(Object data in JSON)
>>>
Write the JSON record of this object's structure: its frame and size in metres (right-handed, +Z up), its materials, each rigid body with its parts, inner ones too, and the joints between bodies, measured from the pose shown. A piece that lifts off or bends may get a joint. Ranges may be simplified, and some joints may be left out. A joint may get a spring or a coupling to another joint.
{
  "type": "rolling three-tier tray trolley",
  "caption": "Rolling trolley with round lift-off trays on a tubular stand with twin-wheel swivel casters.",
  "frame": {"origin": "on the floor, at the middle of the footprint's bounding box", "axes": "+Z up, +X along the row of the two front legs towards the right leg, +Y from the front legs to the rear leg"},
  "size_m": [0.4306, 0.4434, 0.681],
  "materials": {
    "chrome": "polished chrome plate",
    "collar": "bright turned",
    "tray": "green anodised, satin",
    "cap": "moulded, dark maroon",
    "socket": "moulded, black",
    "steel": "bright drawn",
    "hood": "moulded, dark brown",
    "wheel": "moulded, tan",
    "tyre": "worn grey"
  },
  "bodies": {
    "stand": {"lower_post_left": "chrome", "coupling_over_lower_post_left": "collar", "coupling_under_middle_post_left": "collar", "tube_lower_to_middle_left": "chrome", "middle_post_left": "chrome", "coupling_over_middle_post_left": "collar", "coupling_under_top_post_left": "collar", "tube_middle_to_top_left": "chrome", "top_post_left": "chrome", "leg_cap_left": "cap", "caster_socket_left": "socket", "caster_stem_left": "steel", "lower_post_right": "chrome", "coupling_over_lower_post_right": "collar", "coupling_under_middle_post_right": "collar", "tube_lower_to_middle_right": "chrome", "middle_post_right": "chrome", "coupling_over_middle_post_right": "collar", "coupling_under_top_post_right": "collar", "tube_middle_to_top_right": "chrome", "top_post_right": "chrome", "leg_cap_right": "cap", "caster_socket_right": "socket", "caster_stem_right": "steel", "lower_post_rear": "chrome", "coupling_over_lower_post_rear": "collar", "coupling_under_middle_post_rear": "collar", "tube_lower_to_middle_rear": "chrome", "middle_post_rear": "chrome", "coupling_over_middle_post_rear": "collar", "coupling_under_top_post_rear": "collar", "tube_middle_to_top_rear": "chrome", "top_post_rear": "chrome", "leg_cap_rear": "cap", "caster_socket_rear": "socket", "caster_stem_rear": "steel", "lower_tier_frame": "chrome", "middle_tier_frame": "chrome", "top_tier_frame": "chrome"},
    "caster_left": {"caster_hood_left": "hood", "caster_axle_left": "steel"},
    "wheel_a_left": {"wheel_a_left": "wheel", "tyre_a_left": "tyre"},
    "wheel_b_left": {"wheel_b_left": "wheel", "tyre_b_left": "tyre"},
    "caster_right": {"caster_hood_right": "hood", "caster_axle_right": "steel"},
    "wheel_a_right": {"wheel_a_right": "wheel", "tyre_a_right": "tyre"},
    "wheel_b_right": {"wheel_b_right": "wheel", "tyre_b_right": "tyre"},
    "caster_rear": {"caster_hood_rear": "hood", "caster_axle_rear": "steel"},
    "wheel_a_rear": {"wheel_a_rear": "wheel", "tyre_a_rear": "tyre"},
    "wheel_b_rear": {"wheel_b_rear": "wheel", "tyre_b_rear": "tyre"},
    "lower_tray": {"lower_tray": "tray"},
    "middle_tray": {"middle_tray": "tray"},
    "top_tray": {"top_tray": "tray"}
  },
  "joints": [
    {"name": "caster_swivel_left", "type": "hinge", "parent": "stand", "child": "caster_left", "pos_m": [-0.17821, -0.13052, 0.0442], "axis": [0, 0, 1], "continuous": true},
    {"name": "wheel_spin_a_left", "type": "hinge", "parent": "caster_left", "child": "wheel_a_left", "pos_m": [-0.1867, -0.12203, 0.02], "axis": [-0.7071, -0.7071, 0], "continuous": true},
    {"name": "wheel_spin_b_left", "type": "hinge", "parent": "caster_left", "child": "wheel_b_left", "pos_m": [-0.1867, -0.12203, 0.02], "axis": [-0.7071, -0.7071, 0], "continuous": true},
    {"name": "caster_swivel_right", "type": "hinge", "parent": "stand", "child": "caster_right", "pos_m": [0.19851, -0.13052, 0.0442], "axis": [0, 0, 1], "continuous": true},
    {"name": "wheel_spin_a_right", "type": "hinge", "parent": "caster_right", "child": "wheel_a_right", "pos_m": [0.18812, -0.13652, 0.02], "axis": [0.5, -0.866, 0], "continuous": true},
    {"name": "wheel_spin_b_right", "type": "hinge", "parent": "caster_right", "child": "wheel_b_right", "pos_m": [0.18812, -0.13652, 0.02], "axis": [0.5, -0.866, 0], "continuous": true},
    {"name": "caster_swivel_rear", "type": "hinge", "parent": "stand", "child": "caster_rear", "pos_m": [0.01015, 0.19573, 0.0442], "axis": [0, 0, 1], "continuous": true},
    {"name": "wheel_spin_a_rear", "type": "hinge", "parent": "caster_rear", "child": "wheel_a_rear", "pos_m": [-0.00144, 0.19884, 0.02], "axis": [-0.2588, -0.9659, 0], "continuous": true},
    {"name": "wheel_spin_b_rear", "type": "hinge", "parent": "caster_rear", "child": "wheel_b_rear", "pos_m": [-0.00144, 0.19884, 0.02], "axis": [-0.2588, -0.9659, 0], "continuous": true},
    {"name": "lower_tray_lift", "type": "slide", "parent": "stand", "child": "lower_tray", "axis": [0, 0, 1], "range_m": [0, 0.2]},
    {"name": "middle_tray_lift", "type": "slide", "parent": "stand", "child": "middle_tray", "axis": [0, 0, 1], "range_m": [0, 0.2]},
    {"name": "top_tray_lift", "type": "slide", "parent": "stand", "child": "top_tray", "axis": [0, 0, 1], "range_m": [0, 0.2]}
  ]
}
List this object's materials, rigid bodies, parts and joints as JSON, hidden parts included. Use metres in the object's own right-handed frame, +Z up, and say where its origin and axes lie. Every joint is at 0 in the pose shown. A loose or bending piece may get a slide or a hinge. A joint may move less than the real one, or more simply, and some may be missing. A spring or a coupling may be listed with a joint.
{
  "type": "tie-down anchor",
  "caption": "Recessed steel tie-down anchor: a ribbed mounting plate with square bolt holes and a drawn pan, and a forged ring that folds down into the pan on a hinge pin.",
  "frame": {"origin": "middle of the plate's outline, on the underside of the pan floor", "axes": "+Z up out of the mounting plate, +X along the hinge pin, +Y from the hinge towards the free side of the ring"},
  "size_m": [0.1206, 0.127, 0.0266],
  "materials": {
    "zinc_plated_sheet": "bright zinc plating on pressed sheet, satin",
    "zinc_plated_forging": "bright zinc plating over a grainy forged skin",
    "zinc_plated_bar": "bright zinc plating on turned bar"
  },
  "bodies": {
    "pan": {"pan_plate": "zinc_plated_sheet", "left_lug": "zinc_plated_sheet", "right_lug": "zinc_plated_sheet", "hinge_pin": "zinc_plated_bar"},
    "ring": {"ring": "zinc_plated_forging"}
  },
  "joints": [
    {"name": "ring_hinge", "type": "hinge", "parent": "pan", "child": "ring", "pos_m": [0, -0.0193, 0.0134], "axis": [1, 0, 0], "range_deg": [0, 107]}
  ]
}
<<<
GIVEN TASK:
Pull out all lines containing the word "parts" from the entries above.

COMPLETED TASK:
Write the JSON record of this object's structure: its frame and size in metres (right-handed, +Z up), its materials, each rigid body with its parts, inner ones too, and the joints between bodies, measured from the pose shown. A piece that lifts off or bends may get a joint. Ranges may be simplified, and some joints may be left out. A joint may get a spring or a coupling to another joint.
List this object's materials, rigid bodies, parts and joints as JSON, hidden parts included. Use metres in the object's own right-handed frame, +Z up, and say where its origin and axes lie. Every joint is at 0 in the pose shown. A loose or bending piece may get a slide or a hinge. A joint may move less than the real one, or more simply, and some may be missing. A spring or a coupling may be listed with a joint.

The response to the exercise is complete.